News

First rule of journalism: read and research

SJA Secretary STEVEN DOWNES wades through recent student emails demanding careers advice

It must be that time of year, with university applications or GCSE option decisions coming up. In the past couple of weeks, the SJA emailbox has received an unusual raft of enquiries from students and pupils who think they want to become sports journalists.

The insistence of some of our correspondents is, frankly, astonishing in its barefaced cheek.

“I am in the fourth”, yes, that’s right, fourth, “year of my journalism degree course and am doing a dissertation on sports journalism. Can you answer these 37 questions? My deadline’s tomorrow.”

Or there’s the “I’m in Year 11 and regularly do match reports of our school team because I am desperate to become a sports journalist. Can I send the reports to you?” To which the immediate answer is “No!”

Or there’s, “For my project I am doing something on women in sports journalism,” we get at least six of these every year. There’s no such thing as original thought. “Can you write it for me?”

All right, I might be extemporising slightly in one or two of those examples. But you get the drift. Because the real gobsmacker in all of these enquiries from apparently budding journalists is the absolute lack of any self-reliance, or the simple ability to demonstrate that the most basic amount of preliminary research has been conducted.

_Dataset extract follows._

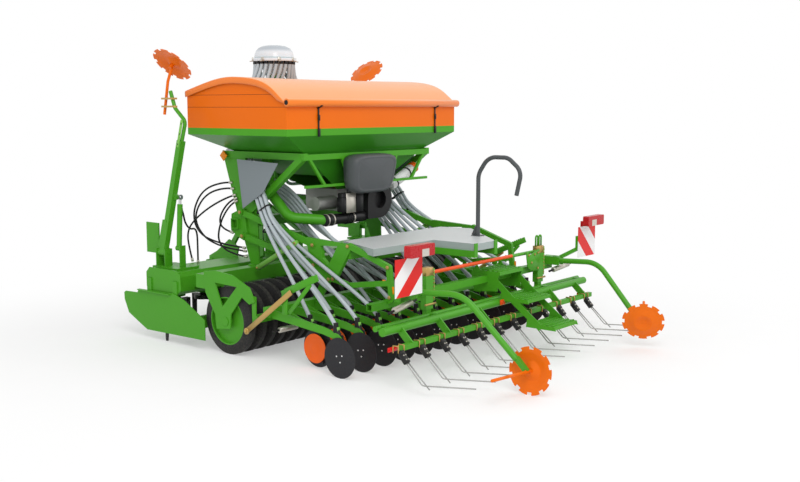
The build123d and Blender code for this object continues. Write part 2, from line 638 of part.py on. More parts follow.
def coulter(k):
    # One coulter at its place: arm, boot, steel disc and depth disc. Odd rows stand in front, turned about
    x = row_x[k]
    y = front_row_y if k % 2 else rear_row_y
    s = -1 if k % 2 else 1
    rear = toolbar_at[0] - toolbar_size / 2
    z = coulter_axis_z
    foot = arm_foot_half
    boot_face = arm_thick / 2 + boot_thick
    depth_offset = boot_face + side_gap
    outline = [(rear, 445), (y + arm_drop, 380), (y + 25, 346), (y - foot, 300), (y - foot, z), (y + foot, z),
               (y + foot, 268), (y + 55, 298), (y + arm_drop, 322), (rear, 375)]
    arm = plate_yz(outline, x, arm_thick)
    arm += rod((x - s * arm_thick / 2, y, z), (x + s * boot_face, y, z), hub_boss_radius)
    arm -= rod((x - 60, y, z), (x + 60, y, z), disc_shaft_radius + bearing_gap)
    boot_x = x + s * (arm_thick + boot_thick) / 2
    boot = plate_yz([(y + 60, boot_top - 58), (y - 10, boot_top - 58), (y - 62, 170), (y - 80, 40), (y - 40, 32),
                     (y - 34, 160), (y + 34, 285)], boot_x, boot_thick)
    boot += rod((boot_x, y + 20, boot_top - 80), (boot_x, y + boot_mouth, boot_top), boot_tube_radius)
    boot -= arm
    steel = rod((x - s * (disc_offset + disc_thick), y, z), (x - s * disc_offset, y, z), disc_radius)
    steel += rod((x - s * disc_offset, y, z), (x - s * (arm_thick / 2 + bearing_gap), y, z), 30)
    steel += rod((x - s * (disc_offset + disc_thick), y, z), (x + s * depth_offset, y, z), disc_shaft_radius)
    depth = rod((x + s * depth_offset, y, z), (x + s * (depth_offset + depth_disc_thick), y, z), depth_disc_radius)
    depth += rod((x + s * (boot_face + bearing_gap), y, z), (x + s * depth_offset, y, z), 30)
    depth -= rod((x, y, z), (x + s * depth_offset, y, z), disc_shaft_radius)
    return arm, boot, steel, depth


coulters = [coulter(k) for k in range(row_count)]
parts["coulter_arms"] = Compound([c[0] for c in coulters])
parts["seed_boots"] = Compound([c[1] for c in coulters])
for row, name in ((1, "front"), (0, "rear")):
    parts[f"{name}_steel_discs"] = Compound([c[2] for c in coulters[row::2]])
    parts[f"{name}_depth_discs"] = Compound([c[3] for c in coulters[row::2]])

# Handrail
rail_points = [(handrail_x, y, z) for y, z in handrail_points]
parts["handrail"] = bent(rail_points, rail_radius, handrail_bends) + block(
    (handrail_x - handrail_foot, handrail_x + handrail_foot),
    (handrail_points[0][0] - handrail_foot, handrail_points[0][0] + handrail_foot), (board_top, board_top + 8)) + plate_yz(
    handrail_gusset, handrail_x, 8)

# Steps
treads = [block(step_x, (y, y + tread_depth), (z - tread_thick, z)) for y, z in tread_rear]
strings = []
for x in step_x:
    inward = x + string_thick / 2 if x == step_x[0] else x - string_thick / 2
    line = [string_top] + [(y + tread_depth / 2, z - tread_thick) for y, z in tread_rear[1:]]
    for a, b in zip(line, line[1:]):
        strings.append(bar((inward, *a), (inward, *b), string_thick, string_high))
    strings.append(plate_yz(upper_cheek, inward, string_thick))
    for y, z in tread_rear[1:]:
        strings.append(plate_yz([(y + a, z + b) for a, b in tread_cheek], inward, string_thick))
steps = (Part() + treads + strings) - parts["coulter_frame"]

# Columns that carry the following harrow
column_front = rear_tube_at[0] - cross_tube_size / 2
columns = both(block((column_x - column_size[0] / 2, column_x + column_size[0] / 2),
                     (column_front - column_size[1], column_front), column_z))
column_mid = column_front - column_size[1] / 2
adjusting_bar = rod((-column_x, column_mid, adjusting_bar_z), (column_x, column_mid, adjusting_bar_z), adjusting_bar_radius)
parts["depth_adjusters"] = Part() + [columns, adjusting_bar]
carriers = both(block((column_x - 30, column_x + 30), (column_mid - 20, column_mid + 20), (440, column_z[0])))
tube_rear = rod((-harrow_half, *harrow_tube), (harrow_half, *harrow_tube), harrow_tube_radius)
tube_front = rod((-harrow_half, *harrow_front_tube), (harrow_half, *harrow_front_tube), harrow_front_radius)
straps = [block((x - 25, x + 25), (harrow_tube[0], harrow_front_tube[0]), (430, 470))
          for x in (harrow_strap_inset - harrow_half, -column_x, column_x, harrow_half - harrow_strap_inset)]
bar_arms = [bar((x, *harrow_tube), (x, *tine_bar_at), 12, 60) for x in tine_bar_arm_x]
tine_bar = square_beam(tine_bar_at, tine_bar_size, tine_bar_half)
parts["harrow_frame"] = Part() + [carriers, tube_rear, tube_front, tine_bar, *straps, *bar_arms]
parts["steps"] = steps - parts["harrow_frame"]

# Tine holders and spring tines
holder_y = tine_bar_at[0] - tine_bar_size / 2
harrow_x = [harrow_pitch * (k - (harrow_count - 1) / 2) for k in range(harrow_count)]
holders = []
tines = []
for x in harrow_x:
    foot_z = tine_bar_at[1] + tine_bar_size / 2 - holder_box[2]
    box = block((x - holder_box[0] / 2, x + holder_box[0] / 2), (holder_y - holder_box[1], holder_y),
                (foot_z, foot_z + holder_box[2]))
    holders.append(box)
    start = (x - 12, holder_y - holder_box[1] / 2, foot_z)
    bend = (x - 12, start[1] - tine_bend_back, tine_wire)
    trail = (bend[0] + tine_trail[0], bend[1] + tine_trail[1], tine_wire)
    tines.append(bent([start, bend, trail], tine_wire, 45))
    tines.append(rod((x + 12, start[1], foot_z), (x + 12, bend[1] - 8, tine_wire + 25), tine_wire))
parts["tine_holders"] = Compound(holders)
parts["harrow_tines"] = Compound([t - h for t, h in zip(tines, [h for h in holders for _ in range(2)])])

# Boards and lamps
parts["warning_boards"] = boards
lamp = fillet(block(lamp_x, lamp_y, lamp_z).edges().filter_by(Axis.Y), 14)
lamp += block((1280, 1330), (lamp_y[1], sign_y + 40), (lamp_z[0], lamp_z[0] + 30))
lamp += block((1280, 1330), (sign_y + sign_thick / 2, sign_y + 40), (sign_z[1] - 45, lamp_z[0] + 30))
parts["rear_lamps"] = both(lamp)

# Track markers
pivot_x, pivot_z = marker_pivot
eye = rod((pivot_x, marker_eye_y[0], pivot_z), (pivot_x, marker_eye_y[1], pivot_z), marker_eye_radius)
arm = bar(*marker_arm_points, marker_tube, marker_tube) + plate_yz(marker_gusset, pivot_x, marker_tube - 14)
slide = bent(marker_slide_points, marker_slide_radius, 60)
rod_piece = bent(marker_rod_points, marker_rod_radius, 60)
clamp_x = marker_slide_points[-1][0]
clamps = [block((clamp_x - 26, clamp_x + 26), (800, 960), (z - 8, z + 8)) for z in (2090, 2160)]
lug_z = pivot_z + cylinder_arm_height
eye_x = pivot_x + cylinder_inboard
lug_y = cylinder_y + cylinder_eye_width / 2 + 5
lug = block((pivot_x + 10, eye_x + 14), (lug_y, lug_y + 30), (lug_z - 22, lug_z + 22))
pin_hole = rod((pivot_x, 700, pivot_z), (pivot_x, 1100, pivot_z), marker_pin_radius + bearing_gap)
marker = (Part() + [eye, arm, slide, rod_piece, *clamps, lug]) - pin_hole
axis = Vector(*marker_disc_axis).normalized()
tip_point = Vector(*marker_disc_at) - axis * 12
marker += rod(tuple(tip_point - axis * 40), tuple(tip_point), 16)
parts["marker_arm_left"] = marker
parts["marker_arm_right"] = mirrored(marker)


def toothed_disc(radius, origin, axis):
    # A dished disc with a toothed rim and a hub; its axis leaves the hub's side
    dish = revolve(Plane.XZ * make_face(Polyline((0, 10), (26, 10), (70, 26), (80, 26), (radius - 45, 8),
                                                 (radius, 2), (radius, -3), (radius - 45, 3), (80, 20), (70, 20),
                                                 (28, 0), (0, 0), close=True).edges()), Axis.Z)
    notch = [Rot(0, 0, 36 * k) * (Pos(radius, 0, 0) * Box(44, 38, 60)) for k in range(10)]
    return Plane(origin=origin, z_dir=axis) * (dish - notch)


disc = toothed_disc(marker_disc_radius, tuple(Vector(*marker_disc_at) - axis * 11.7), tuple(axis))
parts["marker_disc_left"] = disc
parts["marker_disc_right"] = mirrored(disc)

# Marker cylinders: the barrel's pin lies on a short lever from the fold axis, so the open eye drifts little
mid = radians(marker_fold / 2)
barrel_pin = (pivot_x + cylinder_lever * cos(mid), pivot_z + cylinder_lever * sin(mid))
rod_pin = (eye_x, lug_z)
run = (rod_pin[0] - barrel_pin[0], rod_pin[1] - barrel_pin[1])
length = hypot(*run)
along = (run[0] / length, run[1] / length)


def on_cylinder(distance):
    return (barrel_pin[0] + along[0] * distance, cylinder_y, barrel_pin[1] + along[1] * distance)


half_eye = cylinder_eye_width / 2
half_low = barrel_eye_width / 2
eye_low = rod((barrel_pin[0], cylinder_y - half_low, barrel_pin[1]),
              (barrel_pin[0], cylinder_y + half_low, barrel_pin[1]), cylinder_eye_radius)
barrel = eye_low + rod(on_cylinder(cylinder_eye_radius - 6), on_cylinder(barrel_length), barrel_radius)
barrel -= rod((barrel_pin[0], cylinder_y - 60, barrel_pin[1]), (barrel_pin[0], cylinder_y + 60, barrel_pin[1]),
              cylinder_pin_radius + bearing_gap)
barrel -= rod(on_cylinder(60), on_cylinder(barrel_length + 5), piston_rod_radius + bearing_gap)
parts["marker_barrel_left"] = barrel
parts["marker_barrel_right"] = mirrored(barrel)
eye_high = rod((rod_pin[0], cylinder_y - half_eye, rod_pin[1]), (rod_pin[0], cylinder_y + half_eye, rod_pin[1]),
               cylinder_eye_radius)
piston = eye_high + rod(on_cylinder(70), on_cylinder(length - 18), piston_rod_radius)
piston += rod((rod_pin[0], cylinder_y - half_eye - 6, rod_pin[1]), (rod_pin[0], lug_y - open_eye_gap, rod_pin[1]),
              cylinder_pin_radius)
parts["marker_rod_left"] = piston
parts["marker_rod_right"] = mirrored(piston)

# Brackets of the track markers on the trough
ears = [block((pivot_x - 40, pivot_x + 40), (y, y + marker_ear_thick), (trough_top + 15, pivot_z + 36))
        for y in (marker_eye_y[0] - marker_ear_thick - bearing_gap, marker_eye_y[1] + bearing_gap)]
base = block((pivot_x - marker_base_half, -1190), (700, marker_eye_y[1] + 25), (trough_top, trough_top + 20))
fold_pin = rod((pivot_x, marker_eye_y[0] - 18, pivot_z), (pivot_x, marker_eye_y[1] + 18, pivot_z), marker_pin_radius)
post_y = cylinder_y - half_low - bearing_gap
post = block((barrel_pin[0] - 22, barrel_pin[0] + 40), (post_y - 14, post_y), (trough_top + 15, barrel_pin[1] + 24))
post_pin = rod((barrel_pin[0], post_y - 8, barrel_pin[1]),
               (barrel_pin[0], cylinder_y + half_low + 4, barrel_pin[1]), cylinder_pin_radius)
front_plate = block(front_plate_x, front_plate_y, front_plate_z)
front_stay = block(front_plate_x, (960, front_plate_y[0] + 20), (trough_top + 15, front_plate_z[0] + 60))
bracket_left = Part() + [*ears, base, fold_pin, post, post_pin, front_plate, front_stay]
parts["marker_brackets"] = both(bracket_left)

# Row marker arms and discs
row_arm = bent(row_arm_points, row_arm_radius, row_arm_bend)
x, y, z = row_arm_pivot
row_eye = rod((x - 30, y, z), (x + 30, y, z), 38) - rod((x - 60, y, z), (x + 60, y, z), 15 + bearing_gap)
end = Vector(*row_arm_points[-1])
row_arm = row_arm - rod((x - 60, y, z), (x + 60, y, z), 15 + bearing_gap)


def row_marker(centre, direction):
    # The left arm with its axle, and the disc on the axle's end; the axle lies outboard of the disc
    axle = direction.normalized()
    link = centre - axle * ((centre.X - end.X) / axle.X)
    carrier = bar(tuple(end + Vector(0, 0, 12)), tuple(link), 30, 40)
    piece = Part() + [row_arm, row_eye, carrier, rod(tuple(centre - axle * row_axle_length), tuple(centre - axle * 12), 12)]
    return piece, toothed_disc(row_disc_radius, tuple(centre - axle * 11.7), tuple(axle))


row_axis_left = Vector(*row_disc_axis)
row_axis_right = Vector(-row_disc_right_axis[0], *row_disc_right_axis[1:])
left_marker, left_disc = row_marker(Vector(*row_disc_at), row_axis_left)
right_marker, right_disc = row_marker(Vector(-row_disc_right_at[0], *row_disc_right_at[1:]), row_axis_right)
parts["row_marker_arm_left"] = left_marker
parts["row_marker_arm_right"] = mirrored(right_marker)
parts["row_marker_disc_left"] = left_disc
parts["row_marker_disc_right"] = mirrored(right_disc)
fork = [block((x + a, x + b), (y - 40, rear_tube_at[0]), (z - 36, z + 40)) for a, b in ((-44, -30.3), (30.3, 44))]
fork_back = block((x - 44, x + 44), (y + 45, rear_tube_at[0] + 15), (rear_tube_at[1] + cross_tube_size / 2, z + 40))
fork_pin = rod((x - 44, y, z), (x + 44, y, z), 15)
fork_shape = (Part() + [*fork, fork_back, fork_pin])
parts["row_marker_brackets"] = both(fork_shape) - parts["coulter_frame"]

# The origin goes under the middle of the box
front_end = link_plate_outline[5][0]
rear_end = row_disc_at[1] - row_disc_radius
shift = -(front_end + rear_end) / 2
for name, shape in parts.items():
    export_step(Pos(0, shift, 0) * shape, f"parts/{name}.step")
print(len(parts), "nodes, shifted", shift)
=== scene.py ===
import math

import bpy
import numpy as np
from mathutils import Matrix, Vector


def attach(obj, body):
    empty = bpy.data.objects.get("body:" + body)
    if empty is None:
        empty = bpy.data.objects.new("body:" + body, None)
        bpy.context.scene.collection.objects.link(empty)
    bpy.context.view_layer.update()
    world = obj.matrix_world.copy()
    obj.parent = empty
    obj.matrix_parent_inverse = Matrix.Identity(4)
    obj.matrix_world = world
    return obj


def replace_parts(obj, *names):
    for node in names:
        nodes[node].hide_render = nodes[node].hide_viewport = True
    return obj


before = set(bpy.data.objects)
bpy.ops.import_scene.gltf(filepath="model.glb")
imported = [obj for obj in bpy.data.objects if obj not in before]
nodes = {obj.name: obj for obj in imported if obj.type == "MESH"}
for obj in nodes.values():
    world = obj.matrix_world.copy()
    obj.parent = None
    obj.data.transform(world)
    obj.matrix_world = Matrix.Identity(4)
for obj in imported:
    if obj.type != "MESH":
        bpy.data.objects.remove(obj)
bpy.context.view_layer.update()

shift = 0.691        # the roller's axis in the row frame, along Y, in metres
alongX, alongY, alongZ = (1.0, 0.0, 0.0), (0.0, 1.0, 0.0), (0.0, 0.0, 1.0)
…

It is as if the pupils and students, so used to copying out of text books or cutting and pasting from websites throughout their school or college careers, expect someone else to do their work for them.

For several years now, this website has offered, freely, an entire section of careers advice for wannabe journalists, much of it provided by the SJA’s training consultant, Keith Elliott, who has decades of experience in delivering training courses for post-graduates making the next step towards journalism. Other useful articles have also been contributed by working journalists and trainers with many years of experience, such as SJA member Rob Steen, who lectures in sports journalism at Brighton University.

Our less-than-studious correspondents rarely appear to have taken the trouble to delve into any of this valuable advice. Despite Keith’s best efforts, we still receive requests for advice that are badly written, full of txt-speak and sometimes bordering on the illiterate.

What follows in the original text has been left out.